Les civils toujours vulnérables après les hostilités en Géorgie

En Géorgie, malgré la fin des hostilités de grande ampleur, la population civile reste exposée à de graves atteintes aux droits humains, y compris à des attaques basées sur l’appartenance ethnique. Des attaques auraient aussi visé des Géorgiens et leurs biens sur le territoire de la Fédération de Russie.

Amnesty International a exprimé son inquiétude face aux informations qui continuent de faire état de graves atteintes aux droits humains dans un contexte fragile. L’organisation a appelé toutes les parties à mettre immédiatement fin aux violences et a demandé l’ouverture d’enquêtes.

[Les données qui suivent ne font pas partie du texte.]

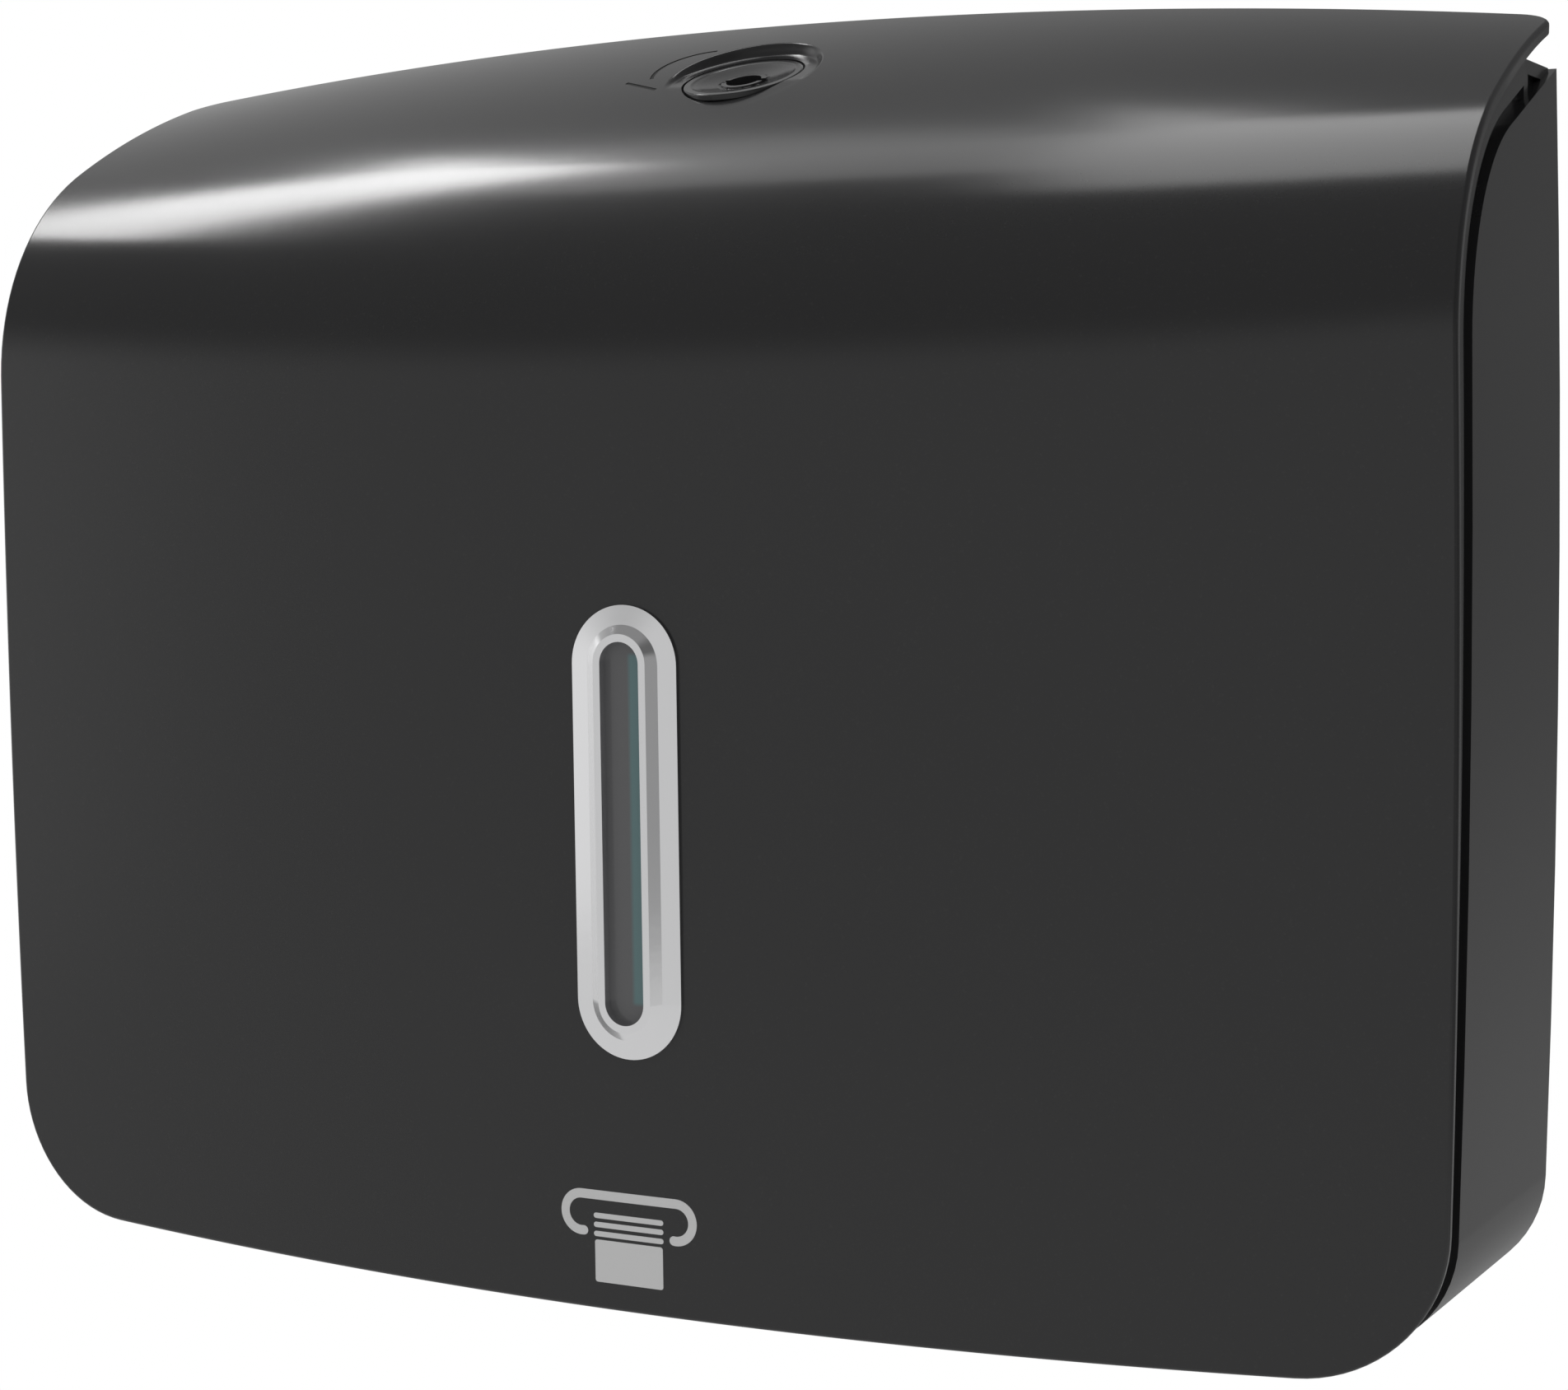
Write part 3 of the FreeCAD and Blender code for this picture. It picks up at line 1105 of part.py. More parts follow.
def make_dial():
    blank = turned("dial_blank", [("0", "0 - " + CAM_TOP), ("hub_radius", "0 - " + CAM_TOP),
                                  ("hub_radius", "0 - " + FLANGE_UNDER),
                                  ("dial_radius", "0 - " + FLANGE_UNDER),
                                  ("dial_radius", "dial_proud"), ("0", "dial_proud")])
    ball = doc.addObject("Part::Sphere", "dial_bowl")
    curve = "( ( ( dial_radius - dial_rim ) ^ 2 + bowl_depth ^ 2 ) / ( 2 * bowl_depth ) )"
    bind(ball, "Radius", curve)
    place(ball, "0", "0", "%s - %s" % (curve, BOWL_FLOOR))
    dished = cut("dial_dished", blank, [ball])
    half = "drive_size / 2"
    square = box("dial_square", ("0 - " + half, half), ("0 - " + half, half),
                 ("0 - " + CAM_UNDER, "0 - " + CAM_TOP))
    lip = cylinder("dial_lip", "socket_radius + socket_lip", "socket_lip_rise + dial_gap",
                   ("0", "0", "0 - %s - dial_gap" % BOWL_FLOOR))
    floor = "0 - %s - socket_depth" % BOWL_FLOOR
    socket = cylinder("dial_socket", "socket_radius", "socket_depth + socket_lip_rise + tool_past",
                      ("0", "0", floor))
    notch = box("dial_notch", ("0 - socket_notch_reach", "socket_notch_reach"),
                ("0 - socket_notch / 2", "socket_notch / 2"), (floor, "dial_proud"))
    bore = cylinder("dial_screw_hole", "small_screw", "cam_screw_length - cam_washer_wall",
                    ("0", "0", "0 - " + CAM_UNDER))
    return cut("lock_dial", fuse("dial_solid", [dished, square, lip]), [socket, notch, bore])


def make_spring():
    low, high = "0 - " + CAM_TOP, "0 - " + BOSS_UNDER
    return turned("lock_spring", [("spring_bore", low), ("spring_radius", high + " - spring_wall"),
                                  ("spring_radius", high), ("spring_bore", low + " + spring_wall")])


def make_cam():
    low = "0 - " + CAM_UNDER
    disc = cylinder("cam_disc_round", "cam_disc", "cam_wall", ("0", "0", low))
    sector = cylinder("cam_hook_sector", "cam_hook_outer", "cam_wall", ("0", "0", low))
    bind(sector, "Angle", "cam_hook_sweep")
    back = size("cam_hook_turn") + size("cam_hook_sweep") / 2
    sector.Placement = Placement(Vector(), Rotation(Vector(0, 0, 1), -back))
    bind(sector, "Placement.Rotation.Angle", "0 - cam_hook_turn - cam_hook_sweep / 2")
    place(sector, "0", "0", low)
    core = cylinder("cam_hook_core", "cam_hook_inner", "cam_wall + 2 * tool_past",
                    ("0", "0", low + " - tool_past"))
    hook = cut("cam_hook", sector, [core])
    arm = doc.addObject("Part::Box", "cam_arm")
    for link, amount in (("Length", "( cam_hook_inner + cam_hook_outer ) / 2"), ("Width", "cam_arm"),
                         ("Height", "cam_wall")):
        bind(arm, link, amount)
    arm.Placement = Placement(Vector(), Rotation(Vector(0, 0, 1), -size("cam_arm_turn")))
    bind(arm, "Placement.Rotation.Angle", "0 - cam_arm_turn")
    place(arm, "0 - cam_arm / 2 * sin(cam_arm_turn * 1deg)",
          "0 - cam_arm / 2 * cos(cam_arm_turn * 1deg)", low)
    half = "drive_size / 2 + drive_fit"
    square = box("cam_square", ("0 - ( %s )" % half, half), ("0 - ( %s )" % half, half),
                 (low + " - tool_past", "tool_past - " + CAM_TOP))
    return cut("lock_cam", fuse("cam_solid", [disc, hook, arm]), [square])


def make_cam_washer():
    low = "0 - %s - cam_washer_wall" % CAM_UNDER
    disc = cylinder("cam_washer_disc", "cam_washer_radius", "cam_washer_wall", ("0", "0", low))
    hole = cylinder("cam_washer_hole", "small_clear", "cam_washer_wall + 2 * tool_past",
                    ("0", "0", low + " - tool_past"))
    return cut("cam_washer", disc, [hole])


OVER = Rotation(Vector(1, 0, 0), 180)
keep_lock_piece(make_dial(), "lock_dial")
keep_lock_piece(make_spring(), "lock_spring_washer")
keep_lock_piece(make_cam(), "lock_cam")
keep_lock_piece(make_cam_washer(), "cam_washer")
cam_spot = [("0", "0", "0 - %s - cam_washer_wall" % CAM_UNDER)]
keep_lock_piece(make_screws("cam_screw", cam_spot, "small_screw", "small_head", "cam_screw_length", OVER),
                "cam_screw")


# Hinge pins and their clips
# Each pin goes in from outside through the case's lug and the cover's ear, and a clip holds its end.
# Along a pin's own axis 0 is the outer face of the lug.

OUTWARD = {1: ALONG_X, -1: Rotation(Vector(0, 1, 0), -90)}
PIN_GRIP = "( lug_width + hinge_gap + ear_width + hinge_gap )"
PIN_END = "( %s + 2 * clip_length )" % PIN_GRIP


def stand_on_hinge(thing, sign):
    thing.Placement = Placement(Vector(), OUTWARD[sign])
    place(thing, on_side(sign, LUG[1]), *HINGE_LINE)
    return thing


def make_pin(side, sign):
    groove = ("0 - %s - clip_length" % PIN_GRIP, "0 - " + PIN_GRIP)
    return turned("pin_" + side, [("0", "0 - " + PIN_END), ("hinge_pin", "0 - " + PIN_END),
                                  ("hinge_pin", groove[0]), ("clip_groove", groove[0]),
                                  ("clip_groove", groove[1]),
                                  ("hinge_pin", groove[1]), ("hinge_pin", "0"), ("pin_head", "0"),
                                  ("pin_head", "pin_head_length"), ("0", "pin_head_length")])


def make_clip(side, sign):
    low = "0 - %s - clip_length" % PIN_GRIP
    ring = cylinder("clip_ring_" + side, "clip_radius", "clip_length", ("0", "0", low))
    hole = cylinder("clip_hole_" + side, "clip_groove", "clip_length + 2 * tool_past",
                    ("0", "0", low + " - tool_past"))
    mouth = box("clip_mouth_" + side, ("0", "clip_radius + tool_past"), ("0 - clip_groove", "clip_groove"),
                (low + " - tool_past", low + " + clip_length + tool_past"))
    return cut("clip_" + side, ring, [hole, mouth])


for side, sign in SIDES:
    pin = stand_on_hinge(make_pin(side, sign), sign)
    keep(pin, "hinge_pin_" + side, HINGE_LINE[1] + " - origin_rise")
clips = group("clips", [stand_on_hinge(make_clip(side, sign), sign) for side, sign in SIDES])
keep(clips, "hinge_clips")


# Check every object and write each piece

doc.recompute()
for thing in doc.Objects:
    if "Invalid" in thing.State or "Error" in thing.State:
        raise RuntimeError("%s failed: %s" % (thing.Name, thing.getStatusString()))
for thing in nodes:
    if thing.Shape.isNull() or not thing.Shape.isValid() or not thing.Shape.Solids:
        raise RuntimeError("%s has no valid solid" % thing.Label)
os.makedirs("parts", exist_ok=True)
for thing in nodes:
    thing.Shape.exportStep("parts/%s.step" % thing.Label)
    print(thing.Label, len(thing.Shape.Solids), round(thing.Shape.Volume, 1))
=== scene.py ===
import math

import bmesh
import bpy
import numpy as np
from mathutils import Matrix, Vector
from mathutils.geometry import delaunay_2d_cdt
from mathutils.kdtree import KDTree


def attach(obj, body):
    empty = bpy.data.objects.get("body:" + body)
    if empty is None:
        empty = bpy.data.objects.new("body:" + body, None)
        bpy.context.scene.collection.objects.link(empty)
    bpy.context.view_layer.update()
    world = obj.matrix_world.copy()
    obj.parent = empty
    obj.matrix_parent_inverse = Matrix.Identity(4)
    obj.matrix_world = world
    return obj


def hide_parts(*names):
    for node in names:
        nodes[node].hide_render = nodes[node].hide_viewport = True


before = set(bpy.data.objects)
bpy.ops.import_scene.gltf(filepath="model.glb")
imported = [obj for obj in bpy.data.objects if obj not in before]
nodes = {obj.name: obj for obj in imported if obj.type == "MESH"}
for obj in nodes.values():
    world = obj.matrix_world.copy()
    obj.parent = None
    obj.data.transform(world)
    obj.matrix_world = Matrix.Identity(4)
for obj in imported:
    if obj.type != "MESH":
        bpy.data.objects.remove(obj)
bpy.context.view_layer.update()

mm = 0.001


# Rear case
# The shell that hangs on the wall by four screws, moulded in one piece in gloss black plastic.
# Its ledge, lugs and floor carry the other pieces. The marks that all the finishes share are made here.

blotch_scale, speck_scale = 23.0, 1900.0
speck_start, speck_full = 0.62, 0.78


def arithmetic(tree, operation, first, second):
    """Output of a math node, for sockets or plain numbers."""
    made = tree.nodes.new("ShaderNodeMath")
    made.operation = operation
    for socket, value in zip(made.inputs, (first, second)):
        if isinstance(value, (int, float)):
            socket.default_value = value
        else:
            tree.links.new(value, socket)
    return made.outputs[0]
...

En attendant de nouvelles négociations, la Géorgie et la Russie ont accepté le 12 août un cessez-le-feu provisoire négocié par la France. Cet accord est intervenu après cinq jours d’affrontements militaires dans les régions contestées d’Ossétie du Sud et d’Abkhazie, ainsi que sur le territoire même de la Géorgie. Pendant cette période, des milliers de civils auraient été tués ou blessés, et des dizaines de milliers d’autres auraient dû fuir de chez eux.

Cependant, des informations continuent de faire état de violences localisées depuis l’accord de cessez-le-feu.

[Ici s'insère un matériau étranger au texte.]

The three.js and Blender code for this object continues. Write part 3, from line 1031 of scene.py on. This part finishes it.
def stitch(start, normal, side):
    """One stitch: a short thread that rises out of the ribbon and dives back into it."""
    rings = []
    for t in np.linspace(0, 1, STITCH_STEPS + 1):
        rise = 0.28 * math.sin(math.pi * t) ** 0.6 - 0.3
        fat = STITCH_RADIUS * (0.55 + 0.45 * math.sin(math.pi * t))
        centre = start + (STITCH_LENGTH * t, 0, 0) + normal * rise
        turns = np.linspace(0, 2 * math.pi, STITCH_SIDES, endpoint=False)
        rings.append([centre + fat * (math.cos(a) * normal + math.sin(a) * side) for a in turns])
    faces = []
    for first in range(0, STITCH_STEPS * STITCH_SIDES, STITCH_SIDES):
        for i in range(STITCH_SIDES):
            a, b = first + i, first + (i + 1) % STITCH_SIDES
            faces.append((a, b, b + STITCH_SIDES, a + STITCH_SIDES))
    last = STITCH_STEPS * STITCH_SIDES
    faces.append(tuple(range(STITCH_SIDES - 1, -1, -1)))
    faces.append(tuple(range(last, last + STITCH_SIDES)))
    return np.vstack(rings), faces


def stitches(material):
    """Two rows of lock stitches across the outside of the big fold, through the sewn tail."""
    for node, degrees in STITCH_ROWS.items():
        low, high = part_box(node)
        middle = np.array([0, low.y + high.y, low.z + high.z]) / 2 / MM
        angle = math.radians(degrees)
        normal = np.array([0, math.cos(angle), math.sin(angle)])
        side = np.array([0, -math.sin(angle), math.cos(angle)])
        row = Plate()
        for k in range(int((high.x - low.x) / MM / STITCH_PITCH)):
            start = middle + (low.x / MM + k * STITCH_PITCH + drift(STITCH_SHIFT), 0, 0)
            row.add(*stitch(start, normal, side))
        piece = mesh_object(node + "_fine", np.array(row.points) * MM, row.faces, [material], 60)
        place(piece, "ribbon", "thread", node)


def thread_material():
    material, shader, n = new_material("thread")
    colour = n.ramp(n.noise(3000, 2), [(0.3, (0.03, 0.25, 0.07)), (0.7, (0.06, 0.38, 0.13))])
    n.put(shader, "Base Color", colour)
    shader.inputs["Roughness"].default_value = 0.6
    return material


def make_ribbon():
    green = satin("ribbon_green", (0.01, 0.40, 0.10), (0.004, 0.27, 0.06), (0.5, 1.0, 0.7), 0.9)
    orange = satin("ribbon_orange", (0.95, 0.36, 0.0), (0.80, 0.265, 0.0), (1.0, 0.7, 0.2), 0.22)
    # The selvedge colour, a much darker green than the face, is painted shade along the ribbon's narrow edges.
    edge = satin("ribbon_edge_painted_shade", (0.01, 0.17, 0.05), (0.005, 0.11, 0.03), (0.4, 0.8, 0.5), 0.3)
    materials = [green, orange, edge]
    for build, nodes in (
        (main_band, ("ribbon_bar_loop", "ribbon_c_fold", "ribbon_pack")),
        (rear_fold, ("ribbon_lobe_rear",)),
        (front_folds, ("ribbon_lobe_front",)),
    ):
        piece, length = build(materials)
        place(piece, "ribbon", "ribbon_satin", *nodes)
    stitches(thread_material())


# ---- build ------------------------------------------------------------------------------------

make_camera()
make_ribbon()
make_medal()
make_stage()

Les violences contre les civils se poursuivent
Les représailles interethniques perpétrées par les différentes forces en présence étaient l’une des caractéristiques des conflits qui ont frappé la Géorgie au début des années 1990 et qui avaient déjà pour cause les territoires contestés de l’Abkhazie et de l’Ossétie du Sud. Aujourd’hui, on observe de nouveau les premiers signes de tels agissements ; des villages où vivent des habitants d’origine géorgienne ont notamment été incendiés dans la région séparatiste d’Ossétie du Sud.

En Russie, selon des informations non confirmées, des Géorgiens ont été la cible de violentes agressions en Ossétie du Nord, à Moscou et ailleurs. À Nazran, en Ingouchie, un café appelé Cuisine géorgienne aurait été incendié le 11 août. En 2006, les tensions extrêmes entre la Géorgie et la Russie avaient conduit à l’arrestation et au renvoi de Géorgiens de la Fédération de Russie.

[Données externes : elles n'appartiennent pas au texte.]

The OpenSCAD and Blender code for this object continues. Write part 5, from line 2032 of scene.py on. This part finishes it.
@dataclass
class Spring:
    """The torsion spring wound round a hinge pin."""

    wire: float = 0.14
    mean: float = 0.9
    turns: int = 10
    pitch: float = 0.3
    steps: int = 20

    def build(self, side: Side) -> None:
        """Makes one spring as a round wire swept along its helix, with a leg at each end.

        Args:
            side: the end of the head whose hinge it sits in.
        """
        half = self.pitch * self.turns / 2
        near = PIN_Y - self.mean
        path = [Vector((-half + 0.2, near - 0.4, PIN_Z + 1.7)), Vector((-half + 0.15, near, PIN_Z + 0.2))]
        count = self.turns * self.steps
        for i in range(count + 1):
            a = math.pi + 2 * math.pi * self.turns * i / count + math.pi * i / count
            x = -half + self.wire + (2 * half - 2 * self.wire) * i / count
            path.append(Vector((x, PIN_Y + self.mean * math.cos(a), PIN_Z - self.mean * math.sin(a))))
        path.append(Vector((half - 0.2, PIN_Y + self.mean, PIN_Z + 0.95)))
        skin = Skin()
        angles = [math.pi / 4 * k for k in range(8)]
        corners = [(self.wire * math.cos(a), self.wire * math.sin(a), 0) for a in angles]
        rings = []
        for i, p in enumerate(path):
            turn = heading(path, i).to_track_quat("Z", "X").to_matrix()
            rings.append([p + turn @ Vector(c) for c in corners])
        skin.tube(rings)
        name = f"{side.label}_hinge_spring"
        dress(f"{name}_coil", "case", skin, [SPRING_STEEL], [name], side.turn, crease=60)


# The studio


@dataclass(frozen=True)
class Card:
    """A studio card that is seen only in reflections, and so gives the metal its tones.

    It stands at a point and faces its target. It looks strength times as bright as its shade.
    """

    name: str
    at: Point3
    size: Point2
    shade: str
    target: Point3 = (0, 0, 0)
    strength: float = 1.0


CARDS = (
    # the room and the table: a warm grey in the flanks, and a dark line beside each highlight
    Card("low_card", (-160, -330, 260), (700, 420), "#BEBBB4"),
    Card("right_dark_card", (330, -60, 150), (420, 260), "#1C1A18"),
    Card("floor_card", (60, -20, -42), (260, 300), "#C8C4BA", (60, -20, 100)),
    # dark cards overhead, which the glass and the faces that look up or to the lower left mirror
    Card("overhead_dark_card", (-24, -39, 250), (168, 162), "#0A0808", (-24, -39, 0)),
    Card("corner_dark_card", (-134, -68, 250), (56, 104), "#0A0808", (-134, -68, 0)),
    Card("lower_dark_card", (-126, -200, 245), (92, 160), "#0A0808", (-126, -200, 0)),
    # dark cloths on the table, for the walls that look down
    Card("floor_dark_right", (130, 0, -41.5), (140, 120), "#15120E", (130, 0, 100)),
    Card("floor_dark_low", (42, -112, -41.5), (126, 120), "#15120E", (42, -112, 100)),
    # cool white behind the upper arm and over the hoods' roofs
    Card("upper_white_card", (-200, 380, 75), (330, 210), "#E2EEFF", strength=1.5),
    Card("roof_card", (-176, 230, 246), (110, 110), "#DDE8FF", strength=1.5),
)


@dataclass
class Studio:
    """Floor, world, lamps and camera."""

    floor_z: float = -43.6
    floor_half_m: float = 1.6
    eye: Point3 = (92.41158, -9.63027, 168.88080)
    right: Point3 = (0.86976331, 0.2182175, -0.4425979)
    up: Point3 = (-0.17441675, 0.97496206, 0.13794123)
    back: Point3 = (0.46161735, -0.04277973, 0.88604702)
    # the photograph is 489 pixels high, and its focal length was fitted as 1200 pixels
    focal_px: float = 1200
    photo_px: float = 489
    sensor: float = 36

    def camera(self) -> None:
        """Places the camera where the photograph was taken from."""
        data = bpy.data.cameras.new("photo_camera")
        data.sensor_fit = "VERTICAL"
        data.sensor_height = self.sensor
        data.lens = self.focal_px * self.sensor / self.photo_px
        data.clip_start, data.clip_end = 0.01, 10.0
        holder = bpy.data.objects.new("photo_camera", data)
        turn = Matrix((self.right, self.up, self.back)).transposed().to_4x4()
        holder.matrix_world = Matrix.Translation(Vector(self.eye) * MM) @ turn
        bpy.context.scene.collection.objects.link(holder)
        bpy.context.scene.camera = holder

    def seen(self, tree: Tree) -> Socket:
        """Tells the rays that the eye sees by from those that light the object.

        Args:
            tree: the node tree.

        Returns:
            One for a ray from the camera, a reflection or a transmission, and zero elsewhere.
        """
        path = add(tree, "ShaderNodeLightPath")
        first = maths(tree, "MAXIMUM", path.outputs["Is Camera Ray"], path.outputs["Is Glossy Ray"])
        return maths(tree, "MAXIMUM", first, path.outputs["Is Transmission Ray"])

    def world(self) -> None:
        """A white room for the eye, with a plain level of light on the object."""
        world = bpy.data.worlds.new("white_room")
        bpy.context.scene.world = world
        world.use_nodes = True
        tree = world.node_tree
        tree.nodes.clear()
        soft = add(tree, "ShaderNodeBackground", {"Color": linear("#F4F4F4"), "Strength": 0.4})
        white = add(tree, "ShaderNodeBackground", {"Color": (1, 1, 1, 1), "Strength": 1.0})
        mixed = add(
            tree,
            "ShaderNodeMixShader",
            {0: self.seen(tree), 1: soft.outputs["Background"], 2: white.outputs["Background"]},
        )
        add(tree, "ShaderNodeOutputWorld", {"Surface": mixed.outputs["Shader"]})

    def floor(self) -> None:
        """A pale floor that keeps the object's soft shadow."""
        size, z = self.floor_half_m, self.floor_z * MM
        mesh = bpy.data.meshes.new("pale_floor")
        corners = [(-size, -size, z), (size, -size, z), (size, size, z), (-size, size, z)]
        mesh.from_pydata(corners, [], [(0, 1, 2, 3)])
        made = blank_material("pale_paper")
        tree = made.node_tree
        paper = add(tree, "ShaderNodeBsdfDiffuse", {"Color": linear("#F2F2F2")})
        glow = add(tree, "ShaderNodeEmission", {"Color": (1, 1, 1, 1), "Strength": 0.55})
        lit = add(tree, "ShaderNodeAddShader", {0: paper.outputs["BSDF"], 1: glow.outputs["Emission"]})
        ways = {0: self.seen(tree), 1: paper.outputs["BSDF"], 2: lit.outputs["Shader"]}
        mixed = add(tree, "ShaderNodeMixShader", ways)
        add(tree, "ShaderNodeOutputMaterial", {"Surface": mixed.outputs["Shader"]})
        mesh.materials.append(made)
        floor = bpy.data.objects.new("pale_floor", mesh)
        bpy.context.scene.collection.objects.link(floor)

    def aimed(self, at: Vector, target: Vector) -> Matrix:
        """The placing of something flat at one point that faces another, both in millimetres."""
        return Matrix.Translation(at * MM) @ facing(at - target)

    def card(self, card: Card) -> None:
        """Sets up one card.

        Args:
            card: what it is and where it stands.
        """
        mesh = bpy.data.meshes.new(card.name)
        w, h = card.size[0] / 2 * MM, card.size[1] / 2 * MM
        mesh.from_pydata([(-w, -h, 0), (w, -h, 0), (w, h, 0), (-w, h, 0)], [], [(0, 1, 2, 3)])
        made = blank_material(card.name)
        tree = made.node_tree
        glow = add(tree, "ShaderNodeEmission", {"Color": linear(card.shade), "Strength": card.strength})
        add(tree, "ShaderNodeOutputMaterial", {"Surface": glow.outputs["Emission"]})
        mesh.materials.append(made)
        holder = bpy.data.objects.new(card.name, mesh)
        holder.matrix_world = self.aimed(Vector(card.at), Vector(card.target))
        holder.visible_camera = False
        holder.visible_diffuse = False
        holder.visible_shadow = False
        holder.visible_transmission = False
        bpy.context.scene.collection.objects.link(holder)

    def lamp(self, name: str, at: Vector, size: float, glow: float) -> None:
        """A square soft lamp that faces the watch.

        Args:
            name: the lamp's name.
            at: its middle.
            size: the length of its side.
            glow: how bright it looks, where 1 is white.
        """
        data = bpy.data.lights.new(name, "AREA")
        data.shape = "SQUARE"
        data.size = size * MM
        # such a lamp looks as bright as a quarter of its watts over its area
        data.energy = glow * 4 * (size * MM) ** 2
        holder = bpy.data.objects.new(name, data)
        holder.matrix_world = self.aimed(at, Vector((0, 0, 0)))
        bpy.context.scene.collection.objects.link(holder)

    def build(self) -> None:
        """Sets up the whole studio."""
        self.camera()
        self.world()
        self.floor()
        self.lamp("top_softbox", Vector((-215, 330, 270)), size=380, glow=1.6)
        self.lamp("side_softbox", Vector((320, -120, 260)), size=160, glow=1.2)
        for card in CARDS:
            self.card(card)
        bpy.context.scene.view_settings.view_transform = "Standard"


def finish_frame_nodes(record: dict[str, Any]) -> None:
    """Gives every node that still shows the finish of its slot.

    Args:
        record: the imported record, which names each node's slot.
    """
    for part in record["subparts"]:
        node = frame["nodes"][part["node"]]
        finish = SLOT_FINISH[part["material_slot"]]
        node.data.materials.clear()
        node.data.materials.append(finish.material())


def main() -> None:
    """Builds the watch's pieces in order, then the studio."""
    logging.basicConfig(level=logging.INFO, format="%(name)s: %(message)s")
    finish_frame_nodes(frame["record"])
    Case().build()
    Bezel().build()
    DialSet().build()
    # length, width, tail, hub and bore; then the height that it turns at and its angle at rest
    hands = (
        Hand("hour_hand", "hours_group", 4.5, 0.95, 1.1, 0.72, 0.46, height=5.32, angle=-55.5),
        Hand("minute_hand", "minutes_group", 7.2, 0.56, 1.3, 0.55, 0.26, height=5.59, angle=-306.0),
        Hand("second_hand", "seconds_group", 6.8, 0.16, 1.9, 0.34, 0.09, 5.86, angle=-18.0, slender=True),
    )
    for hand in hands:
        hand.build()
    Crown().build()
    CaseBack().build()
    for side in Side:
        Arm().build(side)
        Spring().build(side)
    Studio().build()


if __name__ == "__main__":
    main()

Des pillages ont par ailleurs été signalés en Ossétie du Sud, ainsi que dans la ville de Gori et dans les villages voisins situés sur le territoire géorgien proprement dit.

Des groupes armés irréguliers, implantés localement, semblent s’organiser en Ossétie du Sud et aux alentours. Ils parviennent à agir en toute impunité, ce qui accroît les dangers potentiels pour les civils.

Des attaques apparemment menées sans discrimination
Amnesty International réunit actuellement des informations sur les nombreuses victimes civiles recensées pendant les affrontements. Leur nombre s’élèverait à plusieurs milliers, mais il est extrêmement difficile de vérifier de manière indépendante ces chiffres et les circonstances dans lesquelles ces personnes sont mortes ou ont été blessées. Des bombardements de cibles non militaires seraient également à l’origine de la mort de civils et de la destruction de bâtiments civils.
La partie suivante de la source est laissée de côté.